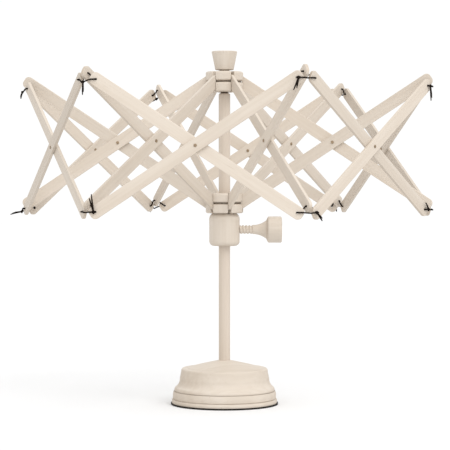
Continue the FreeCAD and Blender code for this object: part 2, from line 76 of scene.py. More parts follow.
class Field:
    """One value that varies over a surface, with Python arithmetic."""

    def __init__(self, shader: "Shader", socket: bpy.types.NodeSocket) -> None:
        """Keep the socket and the shader that owns it."""
        self.shader = shader
        self.socket = socket

    def _join(self, operation: str, first: "Scalar", second: "Scalar") -> "Field":
        """Add one Math node.

        Args:
            operation: the Math node's operation.
            first: left-hand value.
            second: right-hand value.

        Returns:
            The node's result.
        """
        made = self.shader.node("ShaderNodeMath", {"operation": operation}, {0: first, 1: second})
        return Field(self.shader, made.outputs[0])

    def __add__(self, other: "Scalar") -> "Field":
        """Sum."""
        return self._join("ADD", self, other)

    def __radd__(self, other: "Scalar") -> "Field":
        """Sum, reflected."""
        return self._join("ADD", other, self)

    def __sub__(self, other: "Scalar") -> "Field":
        """Difference."""
        return self._join("SUBTRACT", self, other)

    def __rsub__(self, other: "Scalar") -> "Field":
        """Difference, reflected."""
        return self._join("SUBTRACT", other, self)

    def __mul__(self, other: "Scalar") -> "Field":
        """Product."""
        return self._join("MULTIPLY", self, other)

    def __rmul__(self, other: "Scalar") -> "Field":
        """Product, reflected."""
        return self._join("MULTIPLY", other, self)

    def __abs__(self) -> "Field":
        """Absolute value."""
        return self._join("ABSOLUTE", self, 0.0)

    def between(self, low: float, high: float) -> "Field":
        """Smooth step.

        Args:
            low: value that gives 0.
            high: value that gives 1.

        Returns:
            A field from 0 to 1.
        """
        made = self.shader.node(
            "ShaderNodeMapRange",
            {"interpolation_type": "SMOOTHSTEP", "clamp": True},
            {"Value": self, "From Min": low, "From Max": high},
        )
        return Field(self.shader, made.outputs["Result"])


Scalar = Union[Field, Number]
Feed = Union[Field, Number, Sequence[float], bpy.types.NodeSocket]


class Shader:
    """The node tree of one material."""

    def __init__(self, name: str) -> None:
        """Start an empty material with a principled shader wired to its output.

        Args:
            name: the material's name.
        """
        self.material = bpy.data.materials.new(name)
        self.material.use_nodes = True
        self.tree = self.material.node_tree
        self.tree.nodes.clear()
        self.body = self.node("ShaderNodeBsdfPrincipled", {}, {})
        self.node("ShaderNodeOutputMaterial", {}, {"Surface": self.body.outputs["BSDF"]})

    def node(
        self, kind: str, settings: dict[str, Any], sockets: dict[Union[str, int], Feed]
    ) -> bpy.types.Node:
        """Add any node.

        Args:
            kind: the node's type name.
            settings: attributes that are set before the sockets.
            sockets: a value or a link for each input.

        Returns:
            The new node.
        """
        made = self.tree.nodes.new(kind)
        for name, value in settings.items():
            setattr(made, name, value)
        for key, value in sockets.items():
            target = made.inputs[key]
            if isinstance(value, Field):
                self.tree.links.new(value.socket, target)
            elif isinstance(value, bpy.types.NodeSocket):
                self.tree.links.new(value, target)
            else:
                target.default_value = value
        return made

    def place(self) -> bpy.types.NodeSocket:
        """Place on the piece itself, so that the pattern moves with it."""
        return self.node("ShaderNodeTexCoord", {}, {}).outputs["Object"]

    def facing(self) -> bpy.types.NodeSocket:
        """Surface normal in the piece's own frame."""
        return self.node("ShaderNodeTexCoord", {}, {}).outputs["Normal"]

    def measure(self, vector: bpy.types.NodeSocket, axis: Triple) -> Field:
        """Length of a vector along one axis."""
        made = self.node("ShaderNodeVectorMath", {"operation": "DOT_PRODUCT"}, {0: vector, 1: axis})
        return Field(self, made.outputs["Value"])

    def vector(self, x: Scalar, y: Scalar, z: Scalar) -> bpy.types.NodeSocket:
        """Vector from three values."""
        return self.node("ShaderNodeCombineXYZ", {}, {0: x, 1: y, 2: z}).outputs[0]

    def noise(
        self, vector: bpy.types.NodeSocket, scale: float, detail: float = 3.0, rough: float = 0.5
    ) -> Field:
        """Noise from 0 to 1.

        Args:
            vector: where to read it.
            scale: cells per unit.
            detail: octaves.
            rough: strength of the fine octaves.

        Returns:
            The noise.
        """
        made = self.node(
            "ShaderNodeTexNoise",
            {"noise_dimensions": "3D"},
            {"Vector": vector, "Scale": scale, "Detail": detail, "Roughness": rough},
        )
        return Field(self, made.outputs[0])

    def mix(self, amount: Scalar, first: Feed, second: Feed) -> bpy.types.NodeSocket:
        """Mix two colours.

        Args:
            amount: 0 gives the first, 1 the second.
            first: a colour or a colour link.
            second: a colour or a colour link.

        Returns:
            The mixed colour.
        """
        made = self.node(
            "ShaderNodeMix",
            {"data_type": "RGBA", "blend_type": "MIX", "clamp_factor": True},
            {0: amount, 6: full(first), 7: full(second)},
        )
        return made.outputs[2]

    def bump(self, height: Field, distance: float, strength: float = 1.0) -> None:
        """Raise the surface by a height field.

        Args:
            height: height from 0 to 1.
            distance: metres between 0 and 1.
            strength: share of the effect.
        """
        made = self.node(
            "ShaderNodeBump", {}, {"Height": height, "Distance": distance, "Strength": strength}
        )
        self.tree.links.new(made.outputs["Normal"], self.body.inputs["Normal"])

    def set(self, **values: Feed) -> None:
        """Set sockets of the principled shader, underscores standing for spaces."""
        for name, value in values.items():
            target = self.body.inputs[name.replace("_", " ")]
            if isinstance(value, Field):
                self.tree.links.new(value.socket, target)
            elif isinstance(value, bpy.types.NodeSocket):
                self.tree.links.new(value, target)
            else:
                target.default_value = value


def full(colour: Feed) -> Feed:
    """Give a plain colour its fourth value; pass a link through."""
    if isinstance(colour, tuple) and len(colour) == 3:
        return (*colour, 1.0)
    return colour


# -------------------------------------------------------------------- finishes


@dataclass(frozen=True)
class Finish:
    """What every finish has: a way to make its material."""

    def make(self, name: str) -> bpy.types.Material:
        """Make the material under a name."""
        raise NotImplementedError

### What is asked
Write out every line of the material again, exactly as it reads.

### Task response
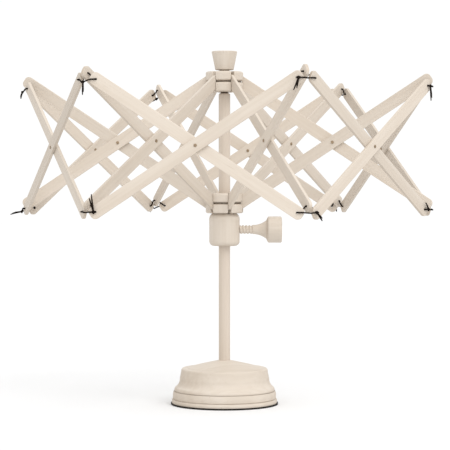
Continue the FreeCAD and Blender code for this object: part 2, from line 76 of scene.py. More parts follow.
class Field:
    """One value that varies over a surface, with Python arithmetic."""

    def __init__(self, shader: "Shader", socket: bpy.types.NodeSocket) -> None:
        """Keep the socket and the shader that owns it."""
        self.shader = shader
        self.socket = socket

    def _join(self, operation: str, first: "Scalar", second: "Scalar") -> "Field":
        """Add one Math node.

        Args:
            operation: the Math node's operation.
            first: left-hand value.
            second: right-hand value.

        Returns:
            The node's result.
        """
        made = self.shader.node("ShaderNodeMath", {"operation": operation}, {0: first, 1: second})
        return Field(self.shader, made.outputs[0])

    def __add__(self, other: "Scalar") -> "Field":
        """Sum."""
        return self._join("ADD", self, other)

    def __radd__(self, other: "Scalar") -> "Field":
        """Sum, reflected."""
        return self._join("ADD", other, self)

    def __sub__(self, other: "Scalar") -> "Field":
        """Difference."""
        return self._join("SUBTRACT", self, other)

    def __rsub__(self, other: "Scalar") -> "Field":
        """Difference, reflected."""
        return self._join("SUBTRACT", other, self)

    def __mul__(self, other: "Scalar") -> "Field":
        """Product."""
        return self._join("MULTIPLY", self, other)

    def __rmul__(self, other: "Scalar") -> "Field":
        """Product, reflected."""
        return self._join("MULTIPLY", other, self)

    def __abs__(self) -> "Field":
        """Absolute value."""
        return self._join("ABSOLUTE", self, 0.0)

    def between(self, low: float, high: float) -> "Field":
        """Smooth step.

        Args:
            low: value that gives 0.
            high: value that gives 1.

        Returns:
            A field from 0 to 1.
        """
        made = self.shader.node(
            "ShaderNodeMapRange",
            {"interpolation_type": "SMOOTHSTEP", "clamp": True},
            {"Value": self, "From Min": low, "From Max": high},
        )
        return Field(self.shader, made.outputs["Result"])


Scalar = Union[Field, Number]
Feed = Union[Field, Number, Sequence[float], bpy.types.NodeSocket]


class Shader:
    """The node tree of one material."""

    def __init__(self, name: str) -> None:
        """Start an empty material with a principled shader wired to its output.

        Args:
            name: the material's name.
        """
        self.material = bpy.data.materials.new(name)
        self.material.use_nodes = True
        self.tree = self.material.node_tree
        self.tree.nodes.clear()
        self.body = self.node("ShaderNodeBsdfPrincipled", {}, {})
        self.node("ShaderNodeOutputMaterial", {}, {"Surface": self.body.outputs["BSDF"]})

    def node(
        self, kind: str, settings: dict[str, Any], sockets: dict[Union[str, int], Feed]
    ) -> bpy.types.Node:
        """Add any node.

        Args:
            kind: the node's type name.
            settings: attributes that are set before the sockets.
            sockets: a value or a link for each input.

        Returns:
            The new node.
        """
        made = self.tree.nodes.new(kind)
        for name, value in settings.items():
            setattr(made, name, value)
        for key, value in sockets.items():
            target = made.inputs[key]
            if isinstance(value, Field):
                self.tree.links.new(value.socket, target)
            elif isinstance(value, bpy.types.NodeSocket):
                self.tree.links.new(value, target)
            else:
                target.default_value = value
        return made

    def place(self) -> bpy.types.NodeSocket:
        """Place on the piece itself, so that the pattern moves with it."""
        return self.node("ShaderNodeTexCoord", {}, {}).outputs["Object"]

    def facing(self) -> bpy.types.NodeSocket:
        """Surface normal in the piece's own frame."""
        return self.node("ShaderNodeTexCoord", {}, {}).outputs["Normal"]

    def measure(self, vector: bpy.types.NodeSocket, axis: Triple) -> Field:
        """Length of a vector along one axis."""
        made = self.node("ShaderNodeVectorMath", {"operation": "DOT_PRODUCT"}, {0: vector, 1: axis})
        return Field(self, made.outputs["Value"])

    def vector(self, x: Scalar, y: Scalar, z: Scalar) -> bpy.types.NodeSocket:
        """Vector from three values."""
        return self.node("ShaderNodeCombineXYZ", {}, {0: x, 1: y, 2: z}).outputs[0]

    def noise(
        self, vector: bpy.types.NodeSocket, scale: float, detail: float = 3.0, rough: float = 0.5
    ) -> Field:
        """Noise from 0 to 1.

        Args:
            vector: where to read it.
            scale: cells per unit.
            detail: octaves.
            rough: strength of the fine octaves.

        Returns:
            The noise.
        """
        made = self.node(
            "ShaderNodeTexNoise",
            {"noise_dimensions": "3D"},
            {"Vector": vector, "Scale": scale, "Detail": detail, "Roughness": rough},
        )
        return Field(self, made.outputs[0])

    def mix(self, amount: Scalar, first: Feed, second: Feed) -> bpy.types.NodeSocket:
        """Mix two colours.

        Args:
            amount: 0 gives the first, 1 the second.
            first: a colour or a colour link.
            second: a colour or a colour link.

        Returns:
            The mixed colour.
        """
        made = self.node(
            "ShaderNodeMix",
            {"data_type": "RGBA", "blend_type": "MIX", "clamp_factor": True},
            {0: amount, 6: full(first), 7: full(second)},
        )
        return made.outputs[2]

    def bump(self, height: Field, distance: float, strength: float = 1.0) -> None:
        """Raise the surface by a height field.

        Args:
            height: height from 0 to 1.
            distance: metres between 0 and 1.
            strength: share of the effect.
        """
        made = self.node(
            "ShaderNodeBump", {}, {"Height": height, "Distance": distance, "Strength": strength}
        )
        self.tree.links.new(made.outputs["Normal"], self.body.inputs["Normal"])

    def set(self, **values: Feed) -> None:
        """Set sockets of the principled shader, underscores standing for spaces."""
        for name, value in values.items():
            target = self.body.inputs[name.replace("_", " ")]
            if isinstance(value, Field):
                self.tree.links.new(value.socket, target)
            elif isinstance(value, bpy.types.NodeSocket):
                self.tree.links.new(value, target)
            else:
                target.default_value = value


def full(colour: Feed) -> Feed:
    """Give a plain colour its fourth value; pass a link through."""
    if isinstance(colour, tuple) and len(colour) == 3:
        return (*colour, 1.0)
    return colour


# -------------------------------------------------------------------- finishes


@dataclass(frozen=True)
class Finish:
    """What every finish has: a way to make its material."""

    def make(self, name: str) -> bpy.types.Material:
        """Make the material under a name."""
        raise NotImplementedError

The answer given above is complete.